За годы коммунистического ига была прервана преемственность Православной духовной традиции, так как было уничтожено большинство ее носителей, а немногие оставшиеся в живых были высланы в Сибирь, Казахстан или глухую провинцию. Был уничтожен сам уклад русской жизни. Преследованию не подвергалось только священство, которое придерживалось ложной доктрины Патриарха Сергия о том, что Церковь нужно сохранить, спасти во времена гонений путем компромисса с безбожными властями. Доктрины ложной, потому что Православная Церковь не есть общественная организация, а — мистический организм, и в рассуждении о Ней нельзя применять человеческие понятия и категории, о Ней следует рассуждать духовно. Не человек спасает Церковь, а как раз наоборот. Можно сохранить структуру, но если она не останется православной по духу, то превратится в обычную бюрократическую организацию. А будет ли это Церковь Христова? Вся история Православной Церкви говорит о том, что исповедничество христиан во времена гонений возвышало Ее и укрепляло, а периоды Ее подчинения светским властям приводили к духовному упадку.
Доктрина эта действовала разлагающе на православную духовность. Дух конформизма, как это ни прискорбно сознавать, проник во все сферы церковной жизни. Когда же гонения закончились и во времена “перестройки” люди снова потянулись в Церковь утолить свой духовный голод, этот дух, в ней царящий, ими был принят как присущий православной духовности. Ну а неофиты-священники, в авральном порядке, без соблюдения канонических требований, массово рукоположенные в этот же период, исказили само представление о ней. И нельзя им это поставить в вину, так как большинство из них действовало из искреннего желания послужить Богу.
Невозможно, окончив филфак, покреститься и стать богословом, потому что Богословие — это не наука, а мистический опыт. Равно как и нельзя бывшему комсомольскому деятелю, пусть и рукоположенному во священники, начитавшись “Добротолюбия”, начать старчествовать. Известно, что чтение аскетических творений, без опытного прохождения в них написанного, пользы не приносит. Духовная традиция передается от старца — ученику самим примером его жизни, самим его образом. (Помню, рассматривая фотографию недавно умершего старца Иакова, один молодой монах сказал, что в этом портрете заключена вся “Филокалия” — “Добротолюбие”.)
Поэтому и не удивительно, что так далеки от истинных чисто умозрительные представления о Православной духовности многих современных русских священников и монахов, не имевших ни аскетического опыта, ни настоящих духовных наставников. Оторванные от православных корней, без опытного духовного руководства, имея о духовной жизни только теоретическое понятие, они, каждый по-своему, стали трактовать представление о ней.

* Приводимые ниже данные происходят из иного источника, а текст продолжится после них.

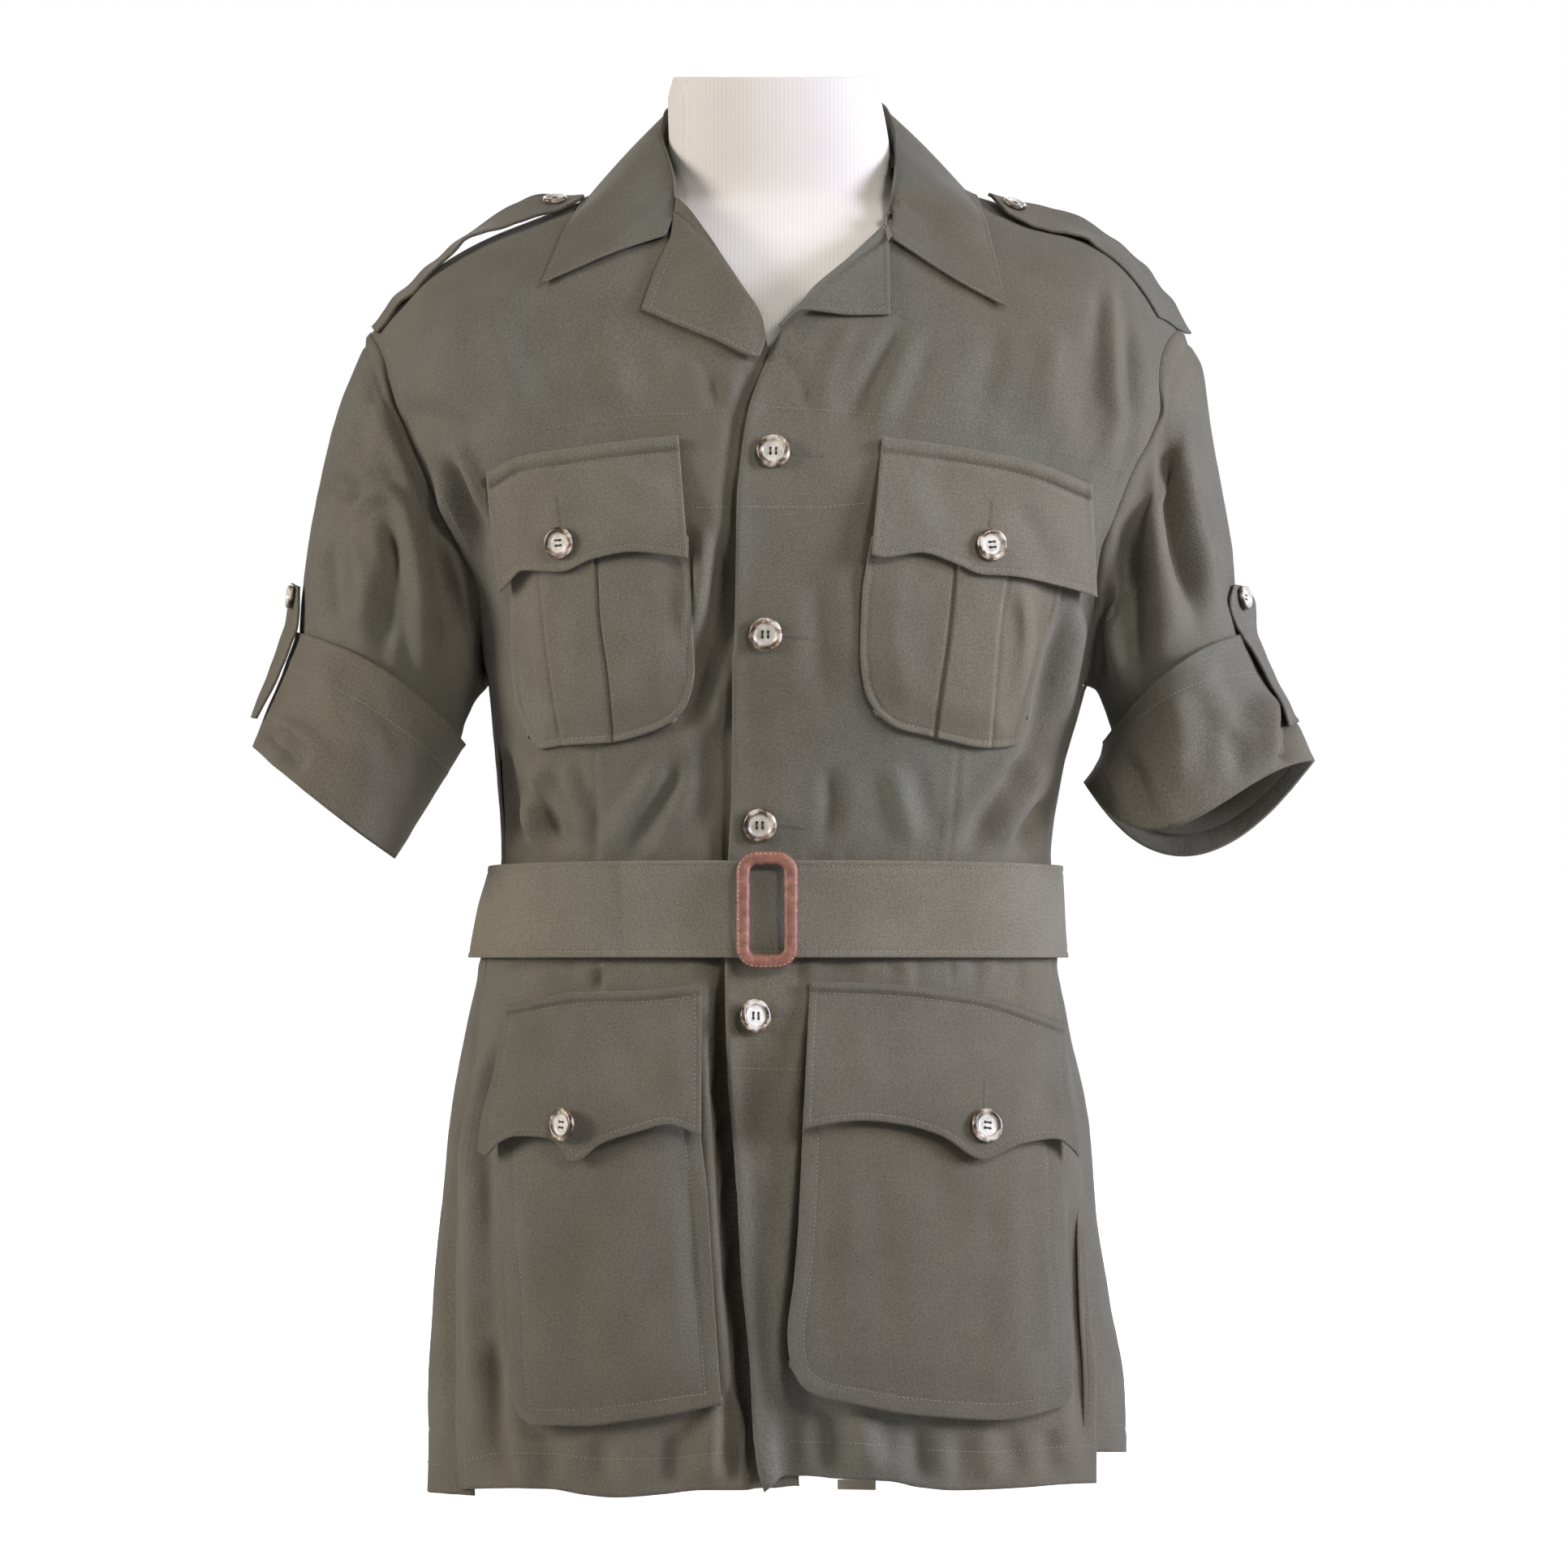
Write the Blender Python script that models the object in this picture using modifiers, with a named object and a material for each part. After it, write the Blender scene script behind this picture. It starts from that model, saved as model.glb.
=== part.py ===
"""Safari jacket with its own belt, on a limbless dress form.

Metres, +Z up. The front of the jacket faces -Y and +X is the viewer's right.
The dress form stands on z = 0 with the middle of the whole at x = y = 0.

The tables are read from a front drawing: u runs to the right and v runs down,
in drawing units (0.466 mm on the middle plane), seen from VIEW metres in front
at the height EYE_Z. at() puts a drawing point at a depth y. Every garment piece
is a lofted or draped sheet, thickened to a wall.
"""
import math

import bmesh
import bpy
import numpy as np
from mathutils import Matrix, Vector
from mathutils.bvhtree import BVHTree

# ---- driving sizes, metres
WALL = 0.0012          # one or two layers of drill
BELT_WALL = 0.0022     # stiffened belt
GAP = 0.0005           # between pieces that lie on each other
VIEW = 3.0             # distance of the drawing's viewpoint
UNIT = 36.0 / 1932.0 / 120.0
MID = 966.0
EYE_Z = 0.407
SHIFT = (0.0016, 0.0092)
ROUND = 2.35           # squareness of the body sections
V_UNDERARM = 845.0
V_CHEST = 470.0
BUTTON_R, BUTTON_T = 0.0094, 0.0034
TRIM_BUTTON_R = 0.0088

# ---- body sections: v on the middle plane, side outlines u, depths of front and back
TORSO = (
    # v     left    right   front  back
    (1850,  528.0, 1387.0, 0.117, 0.112),
    (1700,  533.0, 1383.0, 0.116, 0.112),
    (1600,  538.0, 1366.0, 0.114, 0.111),
    (1500,  545.0, 1350.0, 0.111, 0.109),
    (1380,  556.0, 1340.0, 0.106, 0.106),
    (1262,  576.0, 1316.0, 0.099, 0.100),
    (1185,  590.0, 1303.0, 0.092, 0.092),
    (1120,  602.0, 1298.0, 0.088, 0.086),
    (1055,  617.0, 1294.0, 0.090, 0.085),
    (960,   612.0, 1308.0, 0.097, 0.086),
    (878,   608.0, 1330.0, 0.107, 0.090),
    (800,   594.0, 1352.0, 0.116, 0.093),
    (720,   568.0, 1382.0, 0.121, 0.096),
    (640,   526.0, 1422.0, 0.119, 0.098),
    (560,   490.0, 1452.0, 0.112, 0.099),
    (430,   466.0, 1464.0, 0.094, 0.096),
)
# outer edge of each front as seen: side vent, side seam, armhole
SIDE_EDGE = {
    "left": ((1850, 568), (1700, 561), (1600, 561), (1500, 563), (1400, 570), (1344, 581),
             (1262, 590), (1185, 600), (1120, 609), (1055, 622), (960, 616), (878, 611),
             (845, 604), (800, 594), (750, 592), (719, 587), (684, 571), (648, 552),
             (603, 530), (559, 511), (509, 490), (470, 479), (430, 466)),
    "right": ((1850, 1352), (1700, 1352), (1600, 1345), (1500, 1340), (1400, 1337), (1344, 1329),
              (1262, 1308), (1185, 1297), (1120, 1293), (1055, 1290), (960, 1304), (878, 1327),
              (845, 1335), (800, 1343), (750, 1350), (692, 1357), (639, 1375), (585, 1397),
              (550, 1416), (509, 1430), (482, 1428), (470, 1428), (430, 1424)),
}
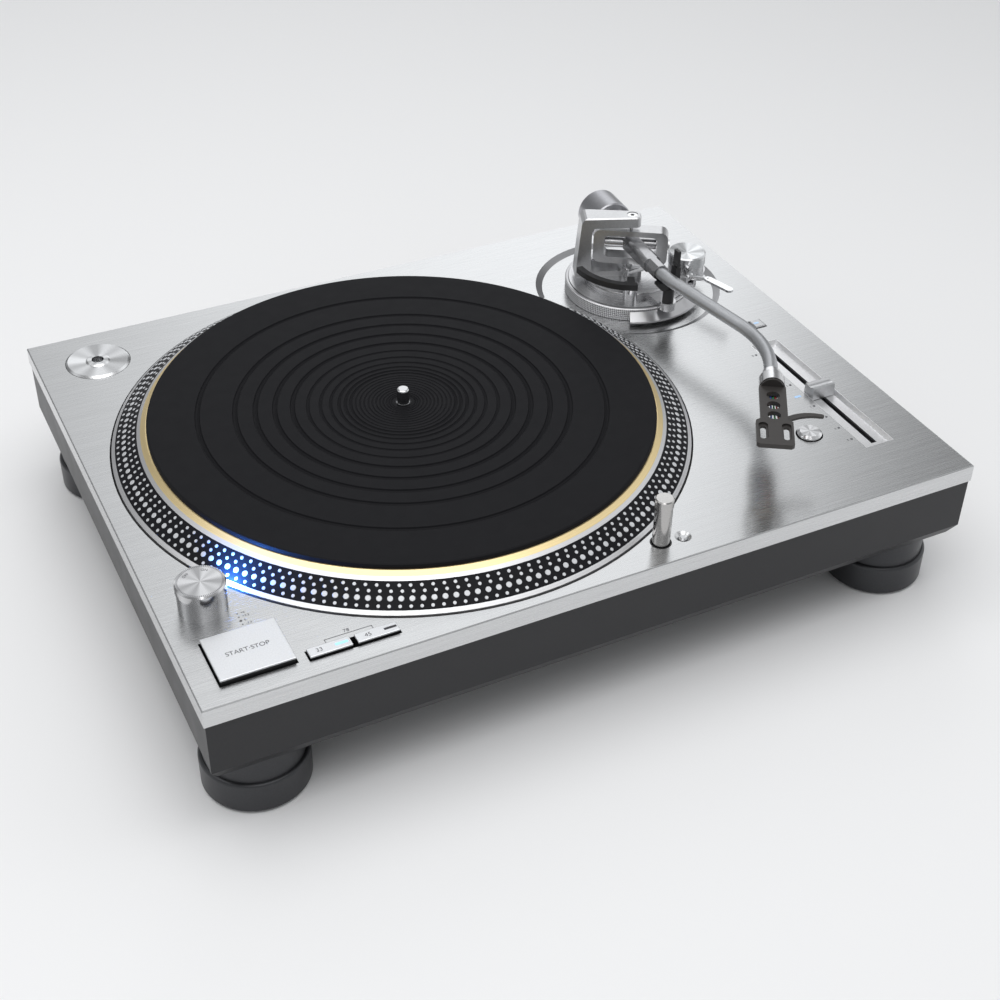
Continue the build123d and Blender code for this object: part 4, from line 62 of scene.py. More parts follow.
# Sizes and places shared with the model, in millimetres, and directions in degrees
PLATE_TOP = 86.0
SPINDLE = (-49.0, -0.5)
PIVOT_REACH = 215.0
PIVOT_BEARING = 23.13
PIVOT = (SPINDLE[0] + PIVOT_REACH * cos(radians(PIVOT_BEARING)),
         SPINDLE[1] + PIVOT_REACH * sin(radians(PIVOT_BEARING)))
ARM_Z = PLATE_TOP + 32.0
TOWER = (-202.8, -102.6)
ADAPTER = (-190.7, 140.5)
RESET = (159.3, -108.4)
SKATE = (PIVOT[0] + 37.9, PIVOT[1] - 9.8)
LAMP = (30.6, -156.7)
DISH_RADIUS = 60.6
DISH_DEPTH = 1.97
SHELL_HEADING = -32.0
ROOT_HEADING = -3.5
NECK = (PIVOT[0] - 12.89, PIVOT[1] - 182.2, ARM_Z)


def heading(angle):
    """The unit direction at this angle from -Y, positive towards +X."""
    return Vector((sin(radians(angle)), -cos(radians(angle)), 0.0))


# Materials


def shader_input(made, socket):
    """One socket of a material's shader."""
    return made.node_tree.nodes["Principled BSDF"].inputs[socket]


def new_material(name, colour, metallic, roughness, **sockets):
    """A material with these plain values on its shader's sockets."""
    made = bpy.data.materials.new(name)
    made.use_nodes = True
    shader_input(made, "Base Color").default_value = (*colour, 1.0)
    shader_input(made, "Metallic").default_value = metallic
    shader_input(made, "Roughness").default_value = roughness
    for socket, value in sockets.items():
        shader_input(made, socket.replace("_", " ")).default_value = value
    return made


def node(made, kind, **inputs):
    """A node of this kind, with values or links for its sockets."""
    added = made.node_tree.nodes.new(kind)
    for socket, value in inputs.items():
        target = added.inputs[int(socket[1:])] if socket[1:].isdigit() else added.inputs[socket]
        if isinstance(value, bpy.types.NodeSocket):
            made.node_tree.links.new(value, target)
        else:
            target.default_value = value
    return added


def place(made, scale=(1.0, 1.0, 1.0), centre=ORIGIN):
    """Object coordinates measured from a centre in millimetres and then scaled."""
    coordinates = node(made, "ShaderNodeTexCoord").outputs["Object"]
    shifted = node(made, "ShaderNodeMapping", Vector=coordinates, Location=[-c * MM for c in centre])
    return node(made, "ShaderNodeMapping", Vector=shifted.outputs[0], Scale=scale).outputs[0]


def noise(made, vector, scale, detail=2.0):
    """The value of a noise texture."""
    return node(made, "ShaderNodeTexNoise", Vector=vector, Scale=scale, Detail=detail).outputs[0]


def maths(made, operation, a, b=0.0):
    """The result of one sum."""
    added = node(made, "ShaderNodeMath", _0=a, _1=b)
    added.operation = operation
    return added.outputs[0]


def polar(made, centre):
    """The radius, angle and height of each point round an upright axis."""
    x, y, z = node(made, "ShaderNodeSeparateXYZ", _0=place(made, centre=(*centre, 0.0))).outputs
    squares = maths(made, "ADD", maths(made, "MULTIPLY", x, x), maths(made, "MULTIPLY", y, y))
    return maths(made, "SQRT", squares), maths(made, "ARCTAN2", y, x), z


def ramp(made, value, stops):
    """A colour that follows a value through these stops."""
    added = node(made, "ShaderNodeValToRGB", Fac=value)
    elements = added.color_ramp.elements
    first, last = elements[0], elements[1]
    last.position, last.color = stops[-1][0], (*stops[-1][1], 1.0)
    first.position, first.color = stops[0][0], (*stops[0][1], 1.0)
    for position, colour in stops[1:-1]:
        elements.new(position).color = (*colour, 1.0)
    return added.outputs[0]


def into(made, value, socket):
    """Links a value to one of the shader's sockets."""
    made.node_tree.links.new(value, shader_input(made, socket))


def spread(made, value, low, high):
    """Varies the roughness between two limits."""
    into(made, node(made, "ShaderNodeMapRange", _0=value, _3=low, _4=high).outputs[0], "Roughness")


def relief(made, height, strength, depth):
    """Bumps the surface by this height, with its depth in millimetres."""
    added = node(made, "ShaderNodeBump", Strength=strength, Distance=depth * MM, Height=height)
    into(made, added.outputs["Normal"], "Normal")


def shade(colour, factor):
    """A darker or lighter shade of a colour."""
    return tuple(min(1.0, c * factor) for c in colour)


def tint(made, value, colour, darker, lighter):
    """Varies the base colour between two shades of a colour."""
    into(made, ramp(made, value, ((0.3, shade(colour, darker)), (0.7, shade(colour, lighter)))), "Base Color")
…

За Православную духовность стали выдавать некое экзальтированное, восторженно-пафосное и, в то же время, какое-то анемичное, робкое, инфантильное состояние. Такое болезненное состояние искажает представление о христианских добродетелях. Рассуждение — высшая добродетель, без которой никакая другая истинной не будет являться (безрассудная любовь или пост, например), — выдается за осуждение. Трезвение — внимание ко всем приходящим помыслам, с целью не допустить возможности быть обманутым, прельщенным, — напрочь забывается. Смирение из мужественного “за все Бога благодарения” становится какой-то рабской покорностью. Послушание превращается в подчинение всем подряд и почему-то оказывается выше поста и молитвы... И что самое примечательное — из числа добродетелей как бы выпадает мужество! Исходя из таких своих взглядов на Православную духовность современные духовники-неофиты и формируют внутренний мир своих чад.
В результате духовная жизнь современного русского православного человека приобрела нездоровую и во многом даже неправославную окраску. Из нее был выхолощен отличительный дух Христианства — дух свободы, свободы выбора и волеизъявления. В моменты, когда нужно проявить смелость и решительность, начинаются поиски благословений, старцев, знамений... Обнаружилась какая-то неуемная жажда чудес, видений, исцелений, мироточений... “Чудеса” эти и “мироточения” с удивительным безрассудством и легковерием принимаются, хотя все это может исходить и от демонов. Благословению духовника придается излишне мистическое, близкое к магическому, значение. Старчество возведено в некий культ — любое слово “старца”, которых вдруг откуда-то развелось немерено, принимается как глас Божий и даже в самых их нелепых поступках и высказываниях ищется “духовный” смысл. Все деревенские дурачки нынче — Христа ради юродивые, а ведь истинный юродивый только представляется дурачком. Апокалипсические настроения, нагнетаемые бесчисленными лжепророками и кликушами, царят в душах... (Напоминает атмосферу, царившую на Руси в Смутное время? Правда, сейчас оно еще смутнее.)